The most heroic victory, the largest empire ever ruled by the man, the fiery joy and bitterness of loving someone, the miracle of giving life and the unforgivable sin of taking one, all the objects of our passions and all our achievements carry as much inherent happiness as a glass of chilled Chablis. It is our own choice to make things around us matter and it is us deciding without knowing it if we should suffer or rejoice when aspects of reality appear or disappear.
The old Greeks knew it, for they locked Hope in Pandora’s Box and while there was no hope, the ephemeral and the eternal merged into a golden age of war and love and peace with the inevitable, a golden age which shattered when empty promises were made and welcomed lies were casted on our slowly dying eyes. Fear Itself was born out of our vain, irrational desires for immortality and fear is still shadowing our minds, making us scream when we are butchered by the cleaver of our indomitable destiny. There are many paths to happiness and most of them are straight and righteous, but the only one which leads me out of panic without deceiving me is the profound acknowledgement that life is finite while death is undisturbed silence. And that my life does not shine in the bigger diorama of our world more than the quiet, starry love of a firefly. And even more, the last person on earth to miss me and suffer my loss when I will be dead is myself, for my death is painful to me only when it is not real, but dreaded.
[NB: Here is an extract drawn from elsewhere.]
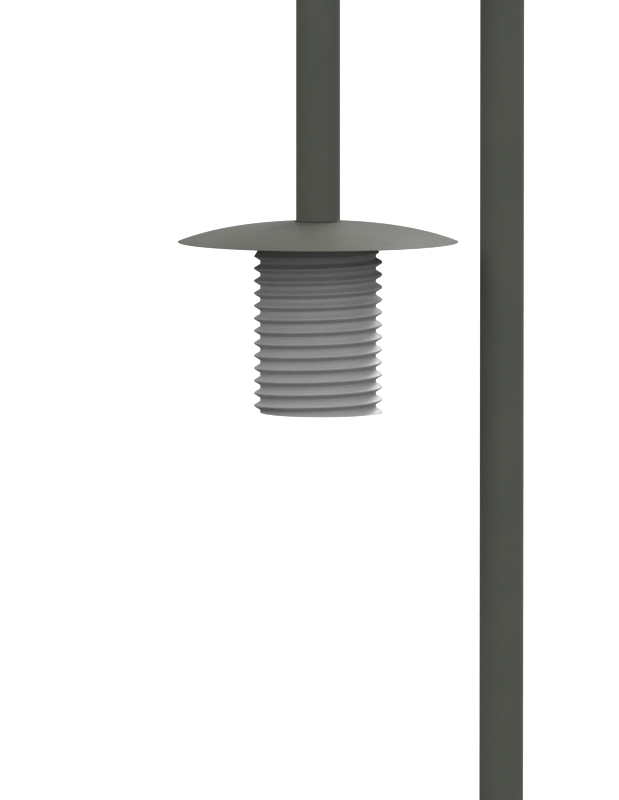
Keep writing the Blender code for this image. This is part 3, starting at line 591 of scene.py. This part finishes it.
def base_weld():
    """A weld bead laid in even ripples round the foot of the shaft."""
    low = heights("base_weld")[0]
    inner = SHAFT_R + GAP

    def loop(turn):
        swell = WELD_SWELL * sin(2 * pi * turn * WELD_RIPPLES)
        leg = WELD_LEG + swell
        crown = [(inner + leg * cos(angle) ** 1.15, low + leg * sin(angle) ** 1.15)
                 for angle in (pi / 2 * step / 6 for step in range(1, 6))]
        return [(inner, low), (inner + leg, low)] + crown + [(inner, low + leg)]

    finished("base_weld_fine", turned_mesh(loop, WELD_RIPPLES * 6), "post", "post_coat",
             ("base_weld",), smooth=60)


def door_prism(name, grow, reach=0.09):
    """A round-cornered block through the front wall, as tall and wide as the door."""
    outline = rounded_outline(DOOR_WIDTH + 2 * grow, DOOR_HIGH - DOOR_LOW + 2 * grow,
                              DOOR_CORNER + grow)
    centre_z = (DOOR_LOW + DOOR_HIGH) / 2
    return tool_object(name, prism_mesh(outline, 0.0, reach), (0, -0.02, centre_z),
                       (pi / 2, 0, 0))


def wall_piece(name, inner, outer, low, high, body, slot, nodes):
    """A plain round wall, ready for its cuts."""
    mesh_data = turned_mesh(lambda turn: softened(ring_loop(inner, outer, low, high), 0.0003, 2),
                            FINE_SIDES)
    return finished(name, mesh_data, body, slot, nodes)


def base_shaft():
    """The wide shaft with its door opening."""
    shaft = wall_piece("base_shaft_fine", SHAFT_BORE_R, SHAFT_R, *heights("base_shaft"), "post",
                       "post_coat", ("base_shaft",))
    carve(shaft, door_prism("opening", 0.0))
    bevel(shaft, 0.0004, 2, 60)


def door_seat():
    """The frame behind the door opening, with the keep for the lock's cam."""
    outer = SHAFT_BORE_R - 2 * GAP
    seat = wall_piece("door_seat_fine", outer - SEAT_WALL, outer, DOOR_LOW - WALL_OVERRUN,
                      DOOR_HIGH + WALL_OVERRUN, "post", "post_coat", ("door_seat",))
    carve(seat, door_prism("outline", SEAT_LAP), "INTERSECT")
    carve(seat, door_prism("opening", -SEAT_LIP))
    keep = [(-KEEP_HALF, -KEEP_FRONT), (KEEP_HALF, -KEEP_FRONT), (KEEP_HALF, -KEEP_BACK),
            (-KEEP_HALF, -KEEP_BACK)]
    carve(seat, tool_object("keep", prism_mesh(keep, KEEP_LOW, KEEP_HIGH)), "UNION")


def service_door():
    """The door skin, cut from the same wall as the shaft, with the lock's hole."""
    door = wall_piece("service_door_fine", SHAFT_BORE_R, SHAFT_R, DOOR_LOW - WALL_OVERRUN,
                      DOOR_HIGH + WALL_OVERRUN, "door", "post_coat", ("service_door",))
    carve(door, door_prism("outline", -DOOR_CLEARANCE), "INTERSECT")
    hole = prism_mesh(round_outline(LOCK_HOLE_R, 64), 0.0, 0.09)
    carve(door, tool_object("lock hole", hole, (0, 0, LOCK_Z), (pi / 2, 0, 0)))
    bevel(door, 0.0005, 3, 60)


def hinge_axis():
    """The pins' (x, y)."""
    return HINGE_AXIS_R * sin(HINGE_ANGLE), -HINGE_AXIS_R * cos(HINGE_ANGLE)


def on_shaft(radius, angle):
    """The (x, y) of a place round the post, from the middle of the door."""
    return radius * sin(angle), -radius * cos(angle)


def leaf_outline(side):
    """A hinge leaf that hugs the shaft and ends in the knuckle; side -1 is the door's leaf."""
    inner = HINGE_AXIS_R - KNUCKLE_R
    outer = inner + LEAF_THICK
    lean = (HINGE_AXIS_R ** 2 + KNUCKLE_R ** 2 - outer ** 2) / (2 * HINGE_AXIS_R * KNUCKLE_R)
    open_angle = acos(lean)
    meet = atan2(KNUCKLE_R * sin(open_angle), HINGE_AXIS_R - KNUCKLE_R * lean)
    far = HINGE_ANGLE + side * LEAF_ARC
    near = HINGE_ANGLE + side * meet
    arc_steps, knuckle_steps = 12, 40
    points = [on_shaft(inner, far + (HINGE_ANGLE - far) * step / arc_steps)
              for step in range(arc_steps)]
    axis_x, axis_y = hinge_axis()
    for step in range(knuckle_steps + 1):
        turn = HINGE_ANGLE + pi / 2 + side * (2 * pi - open_angle) * step / knuckle_steps
        points.append((axis_x + KNUCKLE_R * cos(turn), axis_y + KNUCKLE_R * sin(turn)))
    return points + [on_shaft(outer, near + (far - near) * step / arc_steps)
                     for step in range(1, arc_steps + 1)]


def hinge(place, height):
    """One lift-off hinge: strap on the door, bracket on the shaft and the pin."""
    strap = finished("hinge_strap_%s_fine" % place,
                     prism_mesh(leaf_outline(-1), height + GAP, height + LEAF_HEIGHT), "door",
                     "post_coat", ("hinge_strap_" + place,))
    bore = prism_mesh(round_outline(PIN_R + GAP, 32, hinge_axis()), height - 0.01, height + 0.03)
    carve(strap, tool_object("bore", bore))
    bevel(strap, 0.0004, 3, 50)
    bracket = finished("hinge_bracket_%s_fine" % place,
                       prism_mesh(leaf_outline(1), height - LEAF_HEIGHT, height), "post",
                       "post_coat", ("hinge_bracket_" + place,))
    bevel(bracket, 0.0004, 3, 50)
    x, y = hinge_axis()
    top = height + LEAF_HEIGHT + 0.002
    turned("hinge_pin_" + place, [(0, height - 0.004), (PIN_R, height - 0.004), (PIN_R, top),
                                  (0, top)], "post", "stainless", (), (x, y), 32, 0.0006)


def lock():
    """Flanged barrel, with the three-sided key boss sunk in it."""
    loop = softened([(BARREL_BORE_R, LOCK_BACK), (BARREL_R, LOCK_BACK), (BARREL_R, 0.0575),
                     (FLANGE_R, 0.0575), (FLANGE_R, 0.0588), (0.0125, 0.0600),
                     (BARREL_BORE_R, 0.0600)], 0.0005)
    for name, mesh_data, body, slot, node in (
            ("lock_barrel_fine", turned_mesh(lambda turn: loop, 72), "door", "stainless",
             "lock_barrel"),
            ("lock_spindle_fine", spindle_mesh(), "lock", "contact_brass", "lock_spindle")):
        for vertex in mesh_data.verts:
            x, y, z = vertex.co
            vertex.co = (x, -z, LOCK_Z + y)
        finished(name, mesh_data, body, slot, (node,))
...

There is no sorrow in death or smallness of one’s life, there is sorrow only in fear and hope, because only the person that is thirsty cares if the glass is half full or not.
I must stop now, it may be that the earthly smells and sounds of this rainy spring and the ritual meditations which must accompany the Easter Day pushed me into remembering my long lost friend with warmth and joy, but I will not take this further as there is no reason to freeze in letters the substance of our inner selves. Here is to you, my brother, here is to you, I raise this glass half filled with wine and smile at the thought that you may raise the other half of it somewhere, sometime in celebration of our brief epiphanies. Or maybe not. It does not matter.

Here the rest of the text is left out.